The "distance" between a venndicon and an image cell is the sum of squared Euclidean RGB distances across all four quadrants:

distance = sum(
    (r_v − r_i)² + (g_v − g_i)² + (b_v − b_i)²
    for each quadrant in [TL, TR, BL, BR]
)

Using four quadrants rather than a single average gives the matching spatial awareness — a venndicon that is dark on top and bright on bottom will be placed where the photo has the same gradient, not just a similar overall luminance.

The Hungarian Algorithm

The assignment problem is: given n workers and m jobs with a cost for every worker–job pair, find a one-to-one assignment of workers to jobs that minimizes total cost. In our case the "workers" are venndicons and the "jobs" are image cells.

History

The algorithm was published by Harold Kuhn in 1955 and named "the Hungarian method" because it was largely based on earlier work by two Hungarian mathematicians, Dénes König and Jenő Egerváry. James Munkres refined it in 1957, which is why it is also known as the Kuhn–Munkres algorithm or the Munkres assignment algorithm.

Problem Setup

Build an n × m cost matrix C where entry C[i][j] is the color distance between venndicon i and image cell j. For an 80×80 grid that is 6,400 cells, so the matrix has 6,400 columns. If we generate 6,400 venndicons the matrix is square; if we generate more (say 7,000) then the algorithm naturally picks the best 6,400 from the pool.
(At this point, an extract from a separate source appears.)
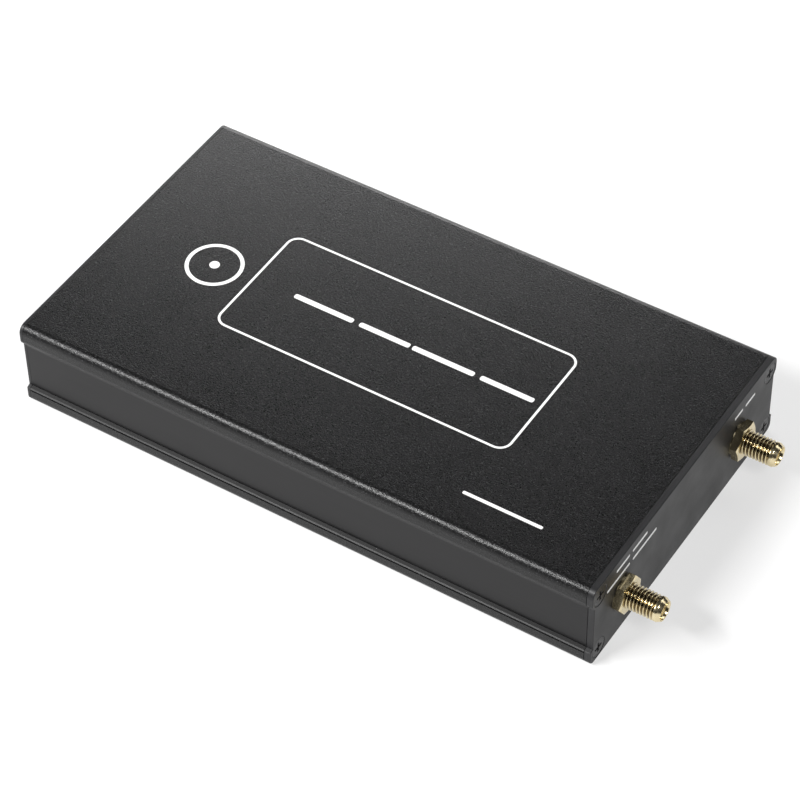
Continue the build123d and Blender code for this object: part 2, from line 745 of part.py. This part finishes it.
# ---------------------------------------------------------------- battery
battery_top = case_height - wall - tape_thickness
with BuildPart() as battery_tape:
    with BuildSketch(Plane.XY.offset(battery_top)):
        with Locations((battery_x, 0)):
            Rectangle(battery_size[0] - 10, battery_size[1] - 10)
    extrude(amount=tape_thickness)
save(battery_tape, "battery_tape")

with BuildPart() as battery:
    with BuildSketch(Plane.XY.offset(battery_top - battery_size[2])):
        with Locations((battery_x, 0)):
            RectangleRounded(battery_size[0], battery_size[1], 2.5)
    extrude(amount=battery_size[2])
    fillet(battery.edges().group_by(Axis.Z)[-1], 1.2)
    fillet(battery.edges().group_by(Axis.Z)[0], 1.2)
save(battery, "battery")

# Leads: from the battery's end, down to a plug in its socket on the board
battery_end = battery_x - battery_size[0] / 2
plug_across = -18.0
plug_height = board_top + 2.4
socket_mouth = -56.0
plug_back = -52.0
lead_height = 19.0
with BuildPart() as battery_socket:
    with BuildSketch(Plane.XY.offset(board_top)):
        with Locations((socket_mouth, plug_across)):
            Rectangle(6.0, 7.9, align=(Align.MAX, Align.CENTER))
    extrude(amount=4.8)
save(battery_socket, "battery_socket")

with BuildPart() as battery_plug:
    with BuildSketch(Plane.XY.offset(board_top + 0.4)):
        with Locations((socket_mouth, plug_across)):
            Rectangle(plug_back - socket_mouth, 5.8, align=(Align.MIN, Align.CENTER))
    extrude(amount=4.0)
    fillet(battery_plug.edges().filter_by(Axis.X).group_by(Axis.Z)[-1], 0.4)
save(battery_plug, "battery_plug")

for name, side in (("positive", -1), ("negative", 1)):
    across = plug_across + side * 1.0
    with BuildPart() as battery_lead:
        with BuildLine() as lead_path:
            FilletPolyline(
                (plug_back, across, plug_height),
                (plug_back + 2.8, across, plug_height),
                (battery_end - 2.8, across, lead_height),
                (battery_end, across, lead_height),
                radius=1.8,
            )
        with BuildSketch(Plane(origin=(plug_back, across, plug_height), z_dir=(1, 0, 0))):
            Circle(lead_radius)
        sweep(path=lead_path.wires()[0])
    save(battery_lead, f"battery_lead_{name}")
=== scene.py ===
import math

import bmesh
import bpy
from mathutils import Euler, Matrix, Vector


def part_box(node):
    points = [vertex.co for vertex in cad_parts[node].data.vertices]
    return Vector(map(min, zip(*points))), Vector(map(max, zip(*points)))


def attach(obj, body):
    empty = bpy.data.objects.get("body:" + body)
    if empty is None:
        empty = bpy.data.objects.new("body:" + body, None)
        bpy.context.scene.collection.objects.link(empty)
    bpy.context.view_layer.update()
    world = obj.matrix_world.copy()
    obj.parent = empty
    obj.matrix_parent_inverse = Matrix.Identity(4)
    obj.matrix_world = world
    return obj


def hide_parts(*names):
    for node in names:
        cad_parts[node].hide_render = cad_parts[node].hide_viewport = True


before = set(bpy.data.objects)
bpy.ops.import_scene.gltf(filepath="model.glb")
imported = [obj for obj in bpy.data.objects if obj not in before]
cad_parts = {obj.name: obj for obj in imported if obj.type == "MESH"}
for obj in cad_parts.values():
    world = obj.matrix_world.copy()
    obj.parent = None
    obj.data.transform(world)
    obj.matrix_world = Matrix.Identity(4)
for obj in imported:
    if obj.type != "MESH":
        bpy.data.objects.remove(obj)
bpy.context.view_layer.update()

MM = 0.001
# the thread's depth attribute below also paints shade into the thread's valleys
VALLEY = "thread_valley"  # vertex attribute: how deep in the thread a point lies, 0 to 1

# Faces that the looks are placed from, in metres
label_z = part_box("label_shell")[1].z
plate_low, plate_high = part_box("rf_end_plate")


# ---------------------------------------------------------------- materials
class Nodes:
    """A material's node tree, with short calls for the nodes that these surfaces share."""

    def __init__(self, name):
        self.material = bpy.data.materials.new(name)
        self.material.use_nodes = True
        self.tree = self.material.node_tree
        self.shader = self.tree.nodes["Principled BSDF"]
        self.place = self.tree.nodes.new("ShaderNodeTexCoord").outputs["Object"]

    def link(self, source, target):
        self.tree.links.new(source, target)

    def stretched(self, scale):
        """Object coordinates multiplied by a scale for each axis."""
        mapping = self.tree.nodes.new("ShaderNodeMapping")
        mapping.inputs["Scale"].default_value = scale
        self.link(self.place, mapping.inputs["Vector"])
        return mapping.outputs["Vector"]

    def noise(self, size, detail=2.0, stretch=None):
        """Noise whose features are about size millimetres across."""
        node = self.tree.nodes.new("ShaderNodeTexNoise")
        node.inputs["Scale"].default_value = 1 / (size * MM)
        node.inputs["Detail"].default_value = detail
        self.link(self.stretched(stretch) if stretch else self.place, node.inputs["Vector"])
        return node.outputs["Fac"]

    def cells(self, size):
        """Distance to the middle of cells about size millimetres across."""
        node = self.tree.nodes.new("ShaderNodeTexVoronoi")
        node.inputs["Scale"].default_value = 1 / (size * MM)
        self.link(self.place, node.inputs["Vector"])
        return node.outputs["Distance"]

    def axis(self, letter):
        """One object coordinate, in metres."""
        node = self.tree.nodes.new("ShaderNodeSeparateXYZ")
        self.link(self.place, node.inputs["Vector"])
        return node.outputs[letter]

    def math(self, operation, first, second=0.0):
        node = self.tree.nodes.new("ShaderNodeMath")
        node.operation = operation
        for socket, value in zip(node.inputs, (first, second)):
            if isinstance(value, (int, float)):
                socket.default_value = value
            else:
                self.link(value, socket)
        return node.outputs["Value"]

    def remap(self, value, low, high, to_low, to_high):
        node = self.tree.nodes.new("ShaderNodeMapRange")
        for name, number in (("From Min", low), ("From Max", high), ("To Min", to_low), ("To Max", to_high)):
            node.inputs[name].default_value = number
        self.link(value, node.inputs["Value"])
        return node.outputs["Result"]

    def blend(self, factor, first, second):
        """A colour between first and second, each a colour or another node's output."""
        node = self.tree.nodes.new("ShaderNodeMix")
        node.data_type = "RGBA"
        self.link(factor, node.inputs["Factor"])
        for socket, value in zip((node.inputs[6], node.inputs[7]), (first, second)):
            if isinstance(value, tuple):
                socket.default_value = (*value, 1.0)
            else:
                self.link(value, socket)
        return node.outputs[2]

    def drift(self, value, dark, light, low=0.3, high=0.7):
        """A colour that goes from dark to light as value goes from low to high."""
        return self.blend(self.remap(value, low, high, 0.0, 1.0), dark, light)

    def color(self, value):
        self.link(value, self.shader.inputs["Base Color"])

    def roughness(self, value, low, high, to_low, to_high):
        self.link(self.remap(value, low, high, to_low, to_high), self.shader.inputs["Roughness"])

    def bump(self, *layers):
        """Stacks bumps, each a (height output, depth in millimetres)."""
        below = None
        for height, depth in layers:
            node = self.tree.nodes.new("ShaderNodeBump")
            node.inputs["Strength"].default_value = 1.0
            node.inputs["Distance"].default_value = depth * MM
            self.link(height, node.inputs["Height"])
            if below:
                self.link(below, node.inputs["Normal"])
            below = node.outputs["Normal"]
        self.link(below, self.shader.inputs["Normal"])

    def set(self, **values):
        for name, value in values.items():
            self.shader.inputs[name.replace("_", " ")].default_value = value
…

	Cell 0	Cell 1	Cell 2	Cell 3
V 0	4120	310	8900	5430
V 1	520	6780	3200	9100
V 2	7600	4300	2100	890
V 3	3100	5500	670	4200

Highlighted entries show the optimal assignment that minimizes total cost.

How It Works

The algorithm proceeds iteratively, maintaining a system of dual variables (potentials) for rows and columns. At each step it tries to extend a maximum matching among the "tight" edges (those where the cost equals the sum of the row and column potentials). The core loop is:

Initialize potentials. Set each row potential u[i] to the minimum cost in that row. Set each column potential v[j] to zero (or to the column minimum of the reduced matrix).
Find tight edges and build a matching. An edge (i, j) is "tight" when C[i][j] − u[i] − v[j] = 0. Among tight edges, find a maximum matching using augmenting paths.
Check for optimality. If every row is matched the current assignment is optimal — stop. Otherwise, some rows remain unmatched and we need to create new tight edges.
Adjust potentials. Find the minimum slack δ among edges between unmatched rows and unmatched columns. Add δ to the potentials of matched columns in the alternating tree and subtract δ from unmatched rows. This creates at least one new tight edge without destroying existing ones.
Repeat from step 2 until a perfect matching is found.

Complexity

The algorithm runs in O(n³) time in the worst case, where n = max(workers, jobs). For our 80×80 grid (6,400 cells) this is on the order of 2.6×10¹¹ operations in the very worst case, though in practice scipy.optimize.linear_sum_assignment uses an optimized C implementation (the Jonker–Volgenant algorithm, also known as LAPJV) that finishes in seconds.

Why Not Greedy?

A greedy approach — assign the lowest-cost pair first, then the next, and so on — is fast but produces suboptimal results. Early assignments can "steal" good venndicons from cells that have no other good match. The Hungarian algorithm guarantees the global optimum: no rearrangement of the same venndicons can reduce total color distance.

Multiple Images

When matching the same pool of venndicons against multiple photographs (as in the gallery above), a shared pool is generated once, and the Hungarian algorithm runs independently for each image. This means every image gets its own optimal arrangement of the same set of venndicons. The viewer above lets you hover over a cell in one image and see where that same venndicon ended up in the other — they travel to very different positions because each image has its own optimal layout.